Ans – Section 115AD overrides only section 28 to 44D and 57 and Chapter VI- A and not Chapter VI which dealt with Losses in income taxes. Hence, Foreign institutional investors are eligible to set off losses against the income deemed us 115AD and But they can’t claim Deductions of Depreciation and Chapter VIA.
7) What about the other non residents like Non Residents Individuals and Foreign Companies ?
Ans – Since, the Provisions of Section 115AD is not apply to them, hence there is no questions of applying the other subsidiary aspects of Section 115AD. So, they can normally claim such Deductions, losses as per the other relevant Provisions of the Income Tax Act, 1961.
8) Is it Correct to Say, Then where the benefits of concessional Rates of taxation on interest income not given to the non residents Assessee, then Expenditures related to those expenses be it us 57 or Section 28-44C shall be allowed to the Assessee ?
Ans – Yes, The Non Residents Individual (Except the case that Falls under Section 115AD) can claim the benefits of such expenditures including Depreciation and unabsorbed Depreciation also.

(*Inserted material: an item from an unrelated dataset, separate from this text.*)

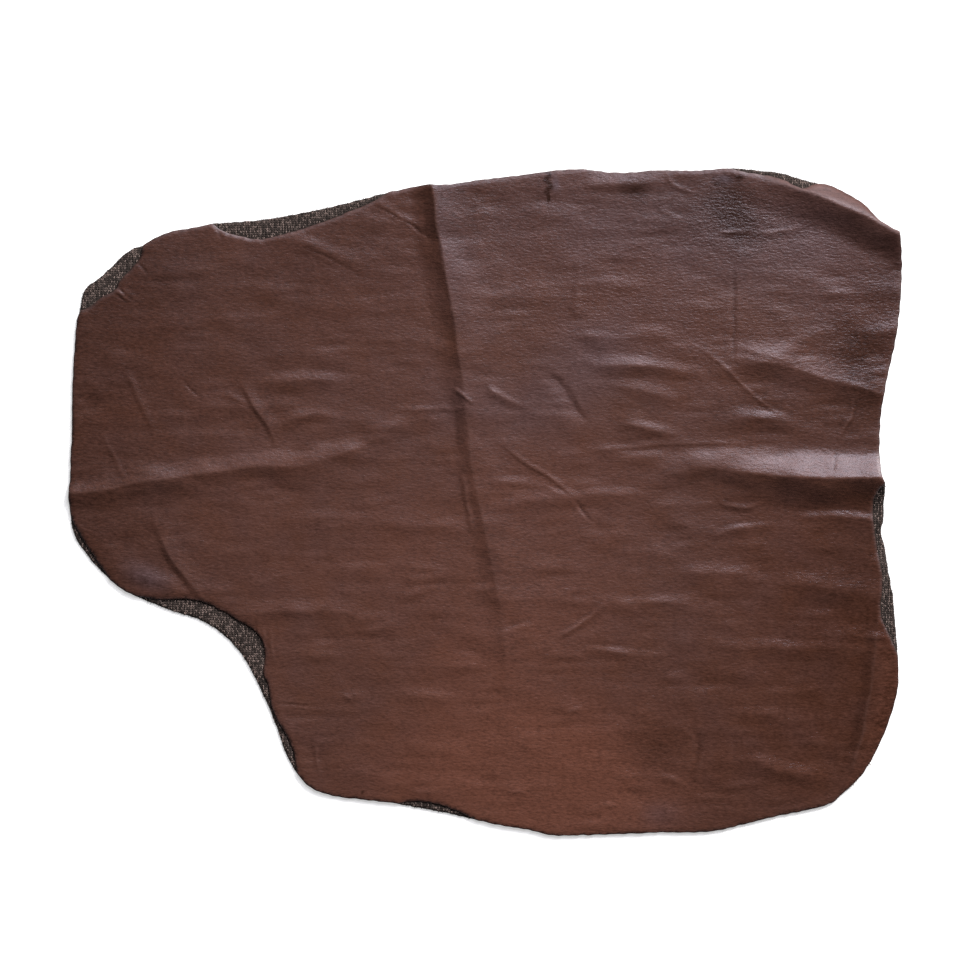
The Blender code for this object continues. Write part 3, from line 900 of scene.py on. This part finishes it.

Disclaimer :- this article is for the purposes of information and shall not be treated as solicitation in any manner or of for any other purposes whatsoever. For the benefits of reader a short glimpse of provisions is presented in my personal language as per my capabilities. It shall not to be used for any legal advice /opinion and shall not to be used to rendering any professional opinion. Readers are advised to kindly go through to original government publications and published case laws and judicial pronouncements. Errors may creep in and hence it will be highly appreciable to highlight such errors or providing suggestions for effective improvements.